CAP Twelve Years Later: How the "Rules" Have Changed (2012)

The CAP theorem dictates that in the face of network partitions, replicated data stores must choose between high availability and strong consistency. In this 12 year retrospective, Eric Brewer takes a look back at the CAP theorem and provides some insights.

Why 2 of 3 is Misleading

The CAP theorem is misleading for three reasons.

  1. Partitions are rare, and when a system is not partitioned, the system can have both strong consistency and high availability.
  2. Consistency and availability can vary by subsystem or even by operation. The granularity of consistency and availability doest not have to be an entire system.
  3. There are various degrees of consistency and various levels of consistency.

CAP-Latency Connection

After a node experiences a delay when communicating with another node, it has to make a choice between (a) aborting the operation and sacrificing consistency of (b) continuing with the operation anyway and sacrificing consistency. Essentially, a partition is a time bound on communication. Viewing partitions like this leads to three insights:

  1. There is no global notion of a partition.
  2. Nodes can detect partitions and enter a special partition mode.
  3. Users can vary the time after which they consider the system partitioned.

Managing Partitions

Systems should take three steps to handle partitions.

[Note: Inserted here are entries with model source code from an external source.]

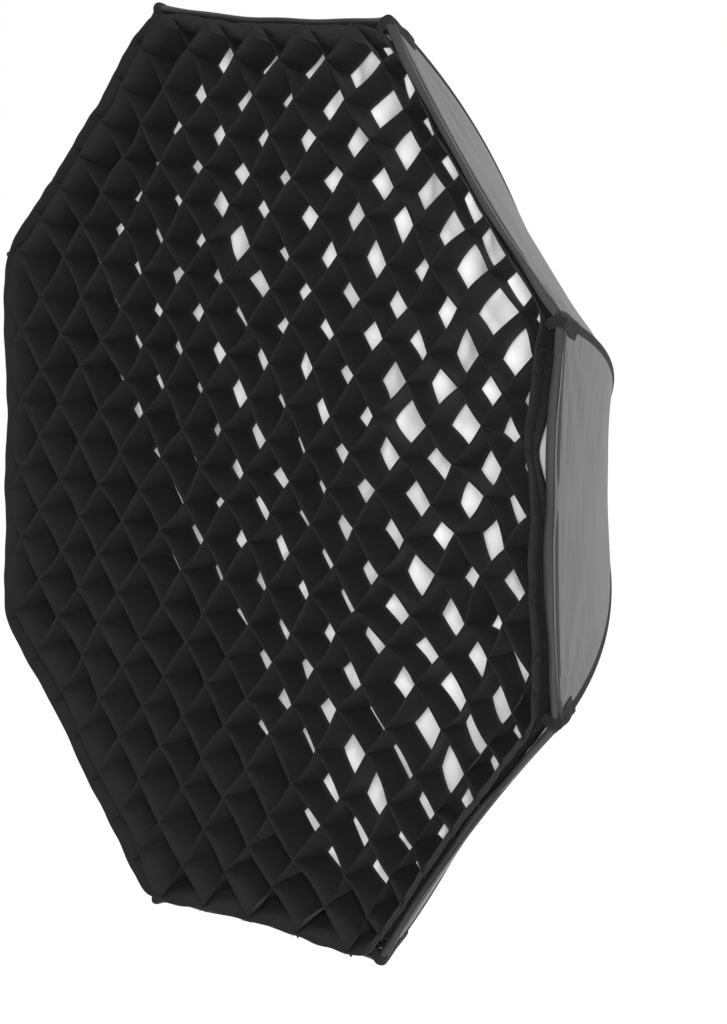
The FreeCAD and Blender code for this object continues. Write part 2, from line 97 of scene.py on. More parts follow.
GORE_THICK = 0.0007
SLEEVE_THICK = 0.0008
POCKET_THICK = 0.0010
LIP_THICK = 0.0008
BINDING_THICK = 0.0007
TAB_THICK = 0.0011
KEEPER_THICK = 0.0006
BAFFLE_THICK = 0.0003
BAFFLE_EDGE_THICK = 0.0004
STRAP_THICK = 0.0010
WEB_THICK = 0.00045
HEM_THICK = 0.0013
HOOK_TAPE_THICK = 0.0011
TAPE_THICK = 0.0012
DIFFUSER_THICK = 0.0003
OUTWARDS, BOTH_WAYS = 1.0, 0.0  # where a sheet's thickness goes from its points


# -------------------- small tools


def smooth(value, start, end):
    """0 before start and 1 after end, with a soft step between."""
    t = np.clip((value - start) / (end - start), 0, 1)
    return t * t * (3 - 2 * t)


def waves(x, y, seed, size):
    """Smooth unevenness, about -1 to 1, from a few crossed sine waves of about one length."""
    total = 0.0
    for k in range(5):
        angle = seed * 1.7 + k * 2.4
        length = size * (0.75 + 0.17 * k)
        along = x * math.cos(angle) + y * math.sin(angle)
        total = total + np.sin(2 * math.pi * along / length + seed * 3.1 + k * 1.9)
    return total / 2.6


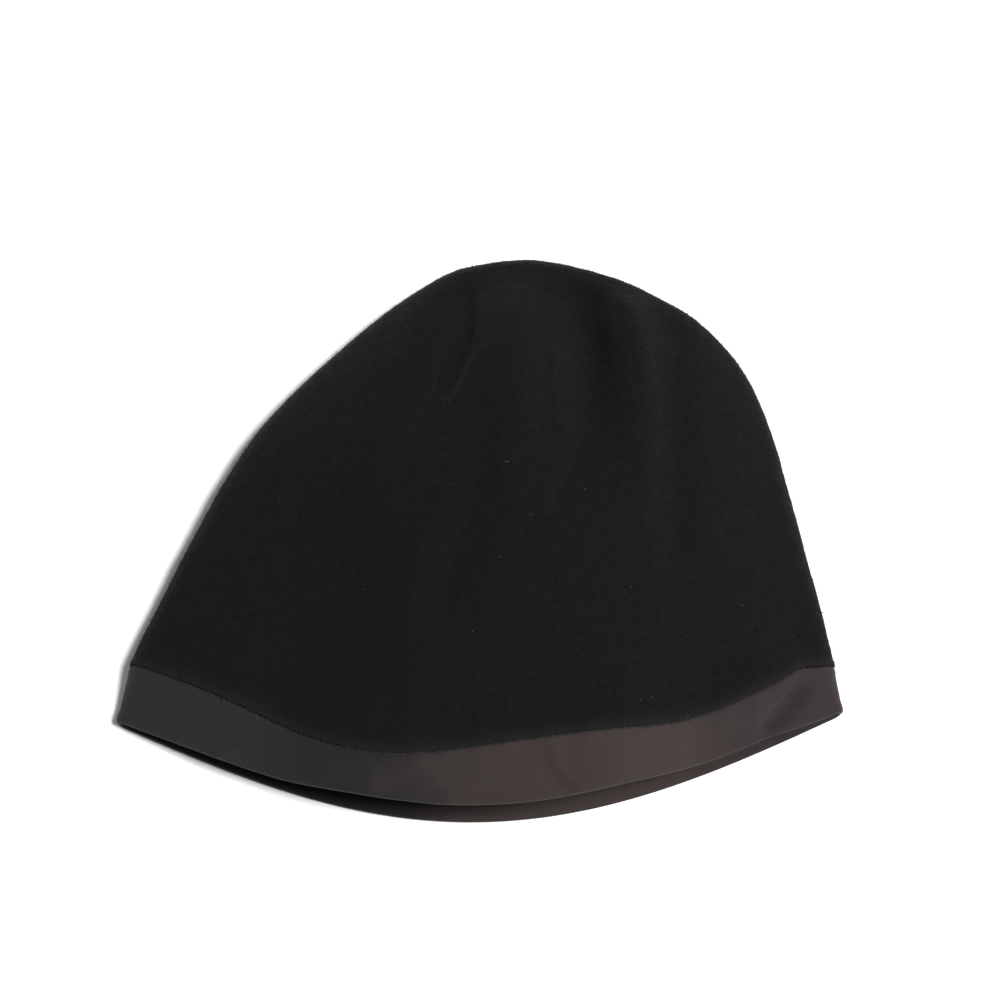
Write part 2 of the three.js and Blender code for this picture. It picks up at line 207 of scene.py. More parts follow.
def section_at(up):
    """Sections: their ends, bow towards the rim, length along the bow, and the shape of their front wall."""
    up = np.asarray(up, float)
    left_x, right_x = (column(SECTIONS, name, up) * RIM_WIDTH for name in ("left_x", "right_x"))
    left_y, right_y = (column(SECTIONS, name, up) * HAT_LENGTH for name in ("left_y", "right_y"))
    bow = (left_y + right_y) / 2 - up * HAT_LENGTH
    chord_squared = (right_x - left_x) ** 2 + (right_y - left_y) ** 2
    return SimpleNamespace(
        left_x=left_x,
        left_y=left_y,
        right_x=right_x,
        right_y=right_y,
        bow=bow,
        length=np.sqrt(chord_squared + math.pi**2 / 2 * bow**2),
        radius=column(EDGE_RADII, "radius", up),
        rise=column(SECTIONS, "rise", up) * LOFT,
        round=column(SECTIONS, "round", up),
        left_dart=column(SECTIONS, "left_dart", up),
        right_dart=column(SECTIONS, "right_dart", up),
    )


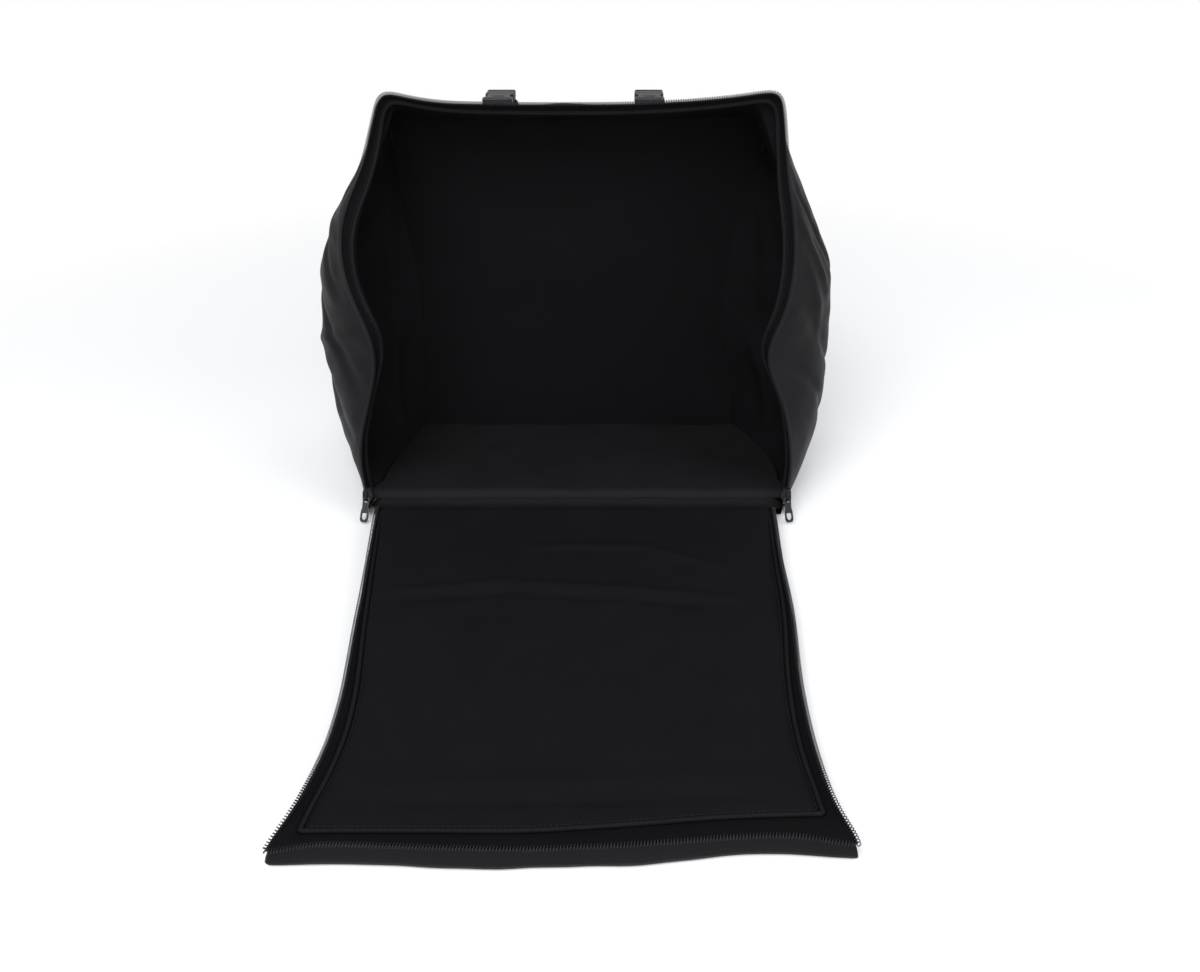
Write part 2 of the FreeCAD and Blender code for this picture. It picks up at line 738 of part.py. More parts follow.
def socket(side_name, side):
    """Hollow half of the buckle: a flat sleeve with side windows and a bar for its web."""
    name = side_name + "_buckle_socket"
    body = box(name + "_block", "sizes.buckle_width", "sizes.socket_length", "sizes.buckle_height",
               ("-sizes.buckle_width / 2", "0", "0"))
    slot_end = "(sizes.bar_length + sizes.slot_length)"
    web_slot = box(name + "_slot", "sizes.web_width + 2 * sizes.fit_gap", "sizes.slot_length",
                   "sizes.buckle_height + 2 * sizes.overrun",
                   ("-sizes.web_width / 2 - sizes.fit_gap", "sizes.bar_length", "-sizes.overrun"))
    mouth_start = slot_end + " + sizes.socket_wall"
    hollow = box(name + "_hollow", "sizes.buckle_width - 2 * sizes.socket_wall",
                 "sizes.socket_length - %s - sizes.socket_wall + sizes.overrun" % slot_end,
                 "sizes.buckle_height - 2 * sizes.socket_wall",
                 ("-sizes.buckle_width / 2 + sizes.socket_wall", mouth_start, "sizes.socket_wall"))
    window = box(name + "_window", "sizes.buckle_width + 2 * sizes.overrun", "sizes.window_length",
                 "sizes.buckle_height - 2 * sizes.socket_wall",
                 ("-sizes.buckle_width / 2 - sizes.overrun", mouth_start, "sizes.socket_wall"))
    solid = cut(name, body, [web_slot, hollow, window])
    solid.Placement.Base = Vector(side * mm.strap_offset, buckle_y, buckle_z)
    return keep(solid, name)


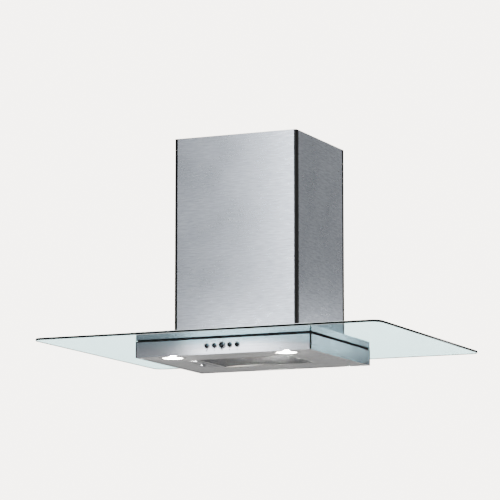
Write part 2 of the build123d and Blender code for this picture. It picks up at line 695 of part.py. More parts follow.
# ---------------------------------------------------------------- controls behind the fascia
with BuildPart() as button_carrier:
    carrier_y = body_front + SHEET
    carrier_z = body_bottom + CARRIER_RISE
    half = CARRIER_WIDTH / 2
    span_box(-half, half, carrier_y, carrier_y + CARRIER_DEPTH,
             carrier_z, carrier_z + carrier_height)
    for side in (-1, 1):
        span_box(side * half, side * (half - 4), carrier_y, body_front + BOARD_SET_BACK,
                 carrier_z, carrier_z + carrier_height)
    with BuildSketch(front_plane):
        for x, radius in zip(BUTTON_X, BUTTON_RADII):
            with Locations((x, button_z)):
                Circle(radius + RUNNING_GAP)
            with Locations((x, indicator_z)):
                Circle(INDICATOR_RADIUS + 0.1)
    extrude(amount=-CARRIER_DEPTH - 2 * SHEET, mode=Mode.SUBTRACT)
finish(button_carrier, "button_carrier")

with BuildPart() as button_bezels:
    for x, radius in zip(BUTTON_X, BUTTON_RADII):
        with BuildSketch(front_plane):
            with Locations((x, button_z)):
                Circle(radius + BEZEL_BAND + 1)
                Circle(radius + RUNNING_GAP, mode=Mode.SUBTRACT)
        extrude(amount=BEZEL_PROUD)
        with BuildSketch(front_plane):
            with Locations((x, button_z)):
                Circle(radius + BEZEL_BAND)
                Circle(radius + RUNNING_GAP, mode=Mode.SUBTRACT)
        extrude(amount=-SHEET)
finish(button_bezels, "button_bezels")

with BuildPart() as indicator_lenses:
    with BuildSketch(front_plane.offset(0.3)):
        for x in BUTTON_X:
            with Locations((x, indicator_z)):
                Circle(INDICATOR_RADIUS)
    extrude(amount=-BOARD_SET_BACK + SWITCH_DEPTH)
finish(indicator_lenses, "indicator_lenses")

stem_end = BOARD_SET_BACK - SWITCH_DEPTH + 2
with BuildPart() as control_board:
    board_plane = front_plane.offset(-BOARD_SET_BACK)
    with BuildSketch(board_plane):
        with Locations((0, carrier_z + carrier_height / 2)):
            Rectangle(CARRIER_WIDTH, carrier_height)
    extrude(amount=-BOARD_THICKNESS)
    with BuildSketch(board_plane):
        for x in BUTTON_X:
            with Locations((x, button_z)):
                Rectangle(SWITCH_SIZE, SWITCH_SIZE)
    extrude(amount=SWITCH_DEPTH)
    with BuildSketch(board_plane.offset(0.5)):
        for x in BUTTON_X:
            with Locations((x, button_z)):
                Circle(1.5 + RUNNING_GAP)
    extrude(amount=SWITCH_DEPTH, mode=Mode.SUBTRACT)
    with BuildSketch(board_plane):
        for x in BUTTON_X:
            with Locations((x, indicator_z)):
                Rectangle(3, 2)
    extrude(amount=SWITCH_DEPTH - 0.5)
finish(control_board, "control_board")

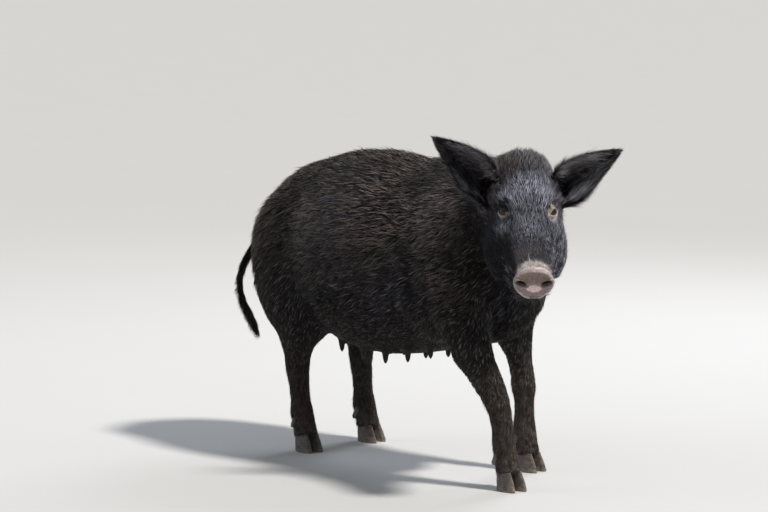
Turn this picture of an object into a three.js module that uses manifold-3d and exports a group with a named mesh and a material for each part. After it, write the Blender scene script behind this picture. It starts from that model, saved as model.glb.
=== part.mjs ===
// A standing wild sow (Sus scrofa), life size, in millimetres.
// +X is forward along the trunk, +Y is her left side and +Z is up. The origin is on the ground, under the
// middle of the space she takes up. Sizes include the coat. Her head is turned to her right and lowered.
// Her body is a smooth union of round masses and tapered bones, wrapped in rings and parted by thin cuts.
import * as THREE from "three";
import { LoftGeometry } from "three/addons/geometries/LoftGeometry.js";
import { mergeVertices } from "three/addons/utils/BufferGeometryUtils.js";
import Module from "manifold-3d";

const wasm = await Module();
wasm.setup();

// ---------------------------------------------------------------- driving dimensions
const GAP = 0.3; // clearance between touching pieces
const PAST = 60; // how far a cutter runs past what it cuts

// Masses of the trunk: ellipsoids with half sizes along X, Y and Z. TRUNK_PAIRS are on both sides.
const TRUNK = {
  ribs: { at: [190, 0, 492], size: [250, 158, 212] },
  barrel: { at: [-20, 0, 484], size: [330, 202, 224] },
  belly: { at: [-30, 0, 402], size: [270, 165, 146] },
  loin: { at: [-90, 0, 554], size: [292, 150, 172] },
  croup: { at: [-282, 0, 506], size: [150, 140, 172] },
  withers: { at: [225, 0, 583], size: [180, 104, 134] },
  brisket: { at: [348, 0, 425], size: [78, 80, 112] },
};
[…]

  1. Detect the partition.
  2. Enter a special partition mode in which nodes either (a) limit the operations which can proceed thereby decreasing availability or (b) continue with the operations decreasing consistency, making sure to log enough information to recover after the partition.
  3. Recover from the partition once communication resumes.

Which Operations Should Proceed

The operations which a node permits during a partition depends on the invariants it is willing to sacrifice. For example, nodes may temporarily violate unique id constraints during a partition since they are easy to detect and resolve. Other invariants are too important to violate, so operations that could potentially violate them are stalled.

Partition Recovery

Once a system recovers from a partition it has to

  1. make the state consistent again, and
  2. compensate any mistakes made during the partition.

Sometimes a system is unable to automatically make the state consistent and depends on manual intervention. Sometimes, the system can automatically restore the state because it carefully rejected some operations during the partition. Other systems can automatically restore consistency because they use clever data structures like CRDTs.

Some systems, especially those which externalize actions (e.g. ATMs), must sometimes issue compensations (e.g. emailing users).